-- Begin --
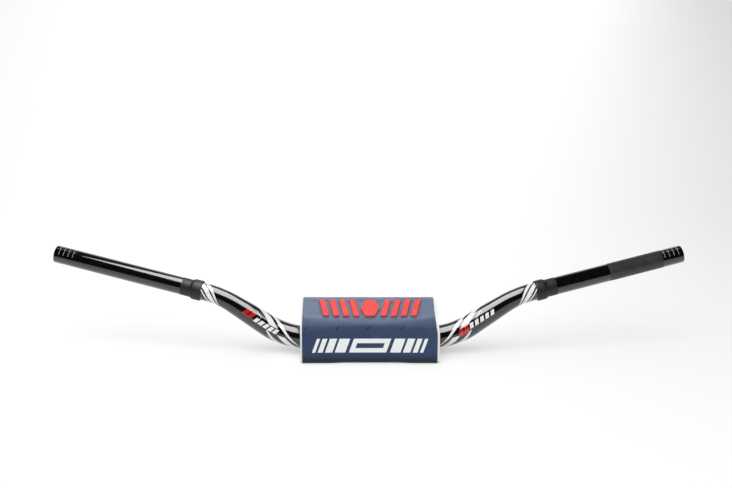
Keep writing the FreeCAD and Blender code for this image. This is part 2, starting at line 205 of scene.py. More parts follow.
def tube_runs():
    """The runs of one half of the tube's axis: (length, start, heading, towards, radius).

    A straight run has no radius. A bend turns from its heading to the direction "towards".
    """
    riser = run_direction(RISER_RISE, RISER_SWEEP)
    grip = run_direction(GRIP_RISE, GRIP_SWEEP)
    lower = Vector((CLAMP_HALF, 0, 0))
    upper = lower + riser * RISER_LENGTH
    tip_x = OVERALL_HALF - GRIP_RADIUS * math.sqrt(1 - grip.x**2)
    tip = upper + grip * ((tip_x - upper.x) / grip.x)
    corners = [(lower, riser, LOWER_BEND_RADIUS), (upper, grip, UPPER_BEND_RADIUS), (tip, grip, 0)]
    runs = []
    place, before = Vector((0, 0, 0)), Vector((1, 0, 0))
    for corner, after, radius in corners:
        turn = before.angle(after) if radius else 0
        setback = radius * math.tan(turn / 2)
        bend_start = corner - before * setback
        runs.append(((bend_start - place).length, place, before, None, 0))
        place = bend_start
        if radius:
            towards = (after - before * after.dot(before)).normalized()
            runs.append((radius * turn, bend_start, before, towards, radius))
            place = corner + after * setback
        before = after
    return runs


RUNS = tube_runs()
LOWER_BEND_START = RUNS[0][0]
LOWER_BEND_END = LOWER_BEND_START + RUNS[1][0]
UPPER_BEND_START = LOWER_BEND_END + RUNS[2][0]
UPPER_BEND_END = UPPER_BEND_START + RUNS[3][0]
TIP = UPPER_BEND_END + RUNS[4][0]
COLLAR_START = UPPER_BEND_END + COLLAR_SETBACK
COLLAR_END = COLLAR_START + COLLAR_LENGTH
NECK_END = COLLAR_END + MATTE_NECK


def on_axis(distance):
    """The point and the heading of the right half's axis at a distance from the clamp centre."""
    for length, start, heading, towards, radius in RUNS:
        if distance <= length + 1e-9:
            break
        distance -= length
    if not radius:
        return start + heading * distance, heading
    turn = distance / radius
    point = start + heading * (radius * math.sin(turn)) + towards * (radius * (1 - math.cos(turn)))
    return point, heading * math.cos(turn) + towards * math.sin(turn)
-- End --
PROBLEM DESCRIPTION |
Return exactly the opening lines of the listing above, ending with the line that has "return runs".

COMPLETED EXERCISE |
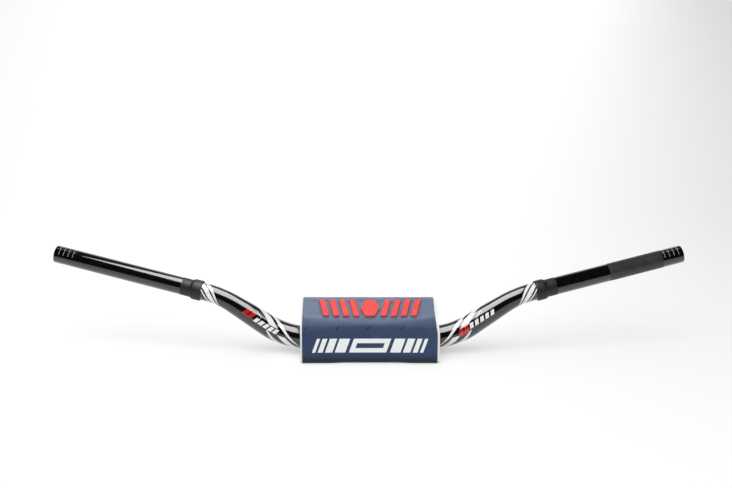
Keep writing the FreeCAD and Blender code for this image. This is part 2, starting at line 205 of scene.py. More parts follow.
def tube_runs():
    """The runs of one half of the tube's axis: (length, start, heading, towards, radius).

    A straight run has no radius. A bend turns from its heading to the direction "towards".
    """
    riser = run_direction(RISER_RISE, RISER_SWEEP)
    grip = run_direction(GRIP_RISE, GRIP_SWEEP)
    lower = Vector((CLAMP_HALF, 0, 0))
    upper = lower + riser * RISER_LENGTH
    tip_x = OVERALL_HALF - GRIP_RADIUS * math.sqrt(1 - grip.x**2)
    tip = upper + grip * ((tip_x - upper.x) / grip.x)
    corners = [(lower, riser, LOWER_BEND_RADIUS), (upper, grip, UPPER_BEND_RADIUS), (tip, grip, 0)]
    runs = []
    place, before = Vector((0, 0, 0)), Vector((1, 0, 0))
    for corner, after, radius in corners:
        turn = before.angle(after) if radius else 0
        setback = radius * math.tan(turn / 2)
        bend_start = corner - before * setback
        runs.append(((bend_start - place).length, place, before, None, 0))
        place = bend_start
        if radius:
            towards = (after - before * after.dot(before)).normalized()
            runs.append((radius * turn, bend_start, before, towards, radius))
            place = corner + after * setback
        before = after
    return runs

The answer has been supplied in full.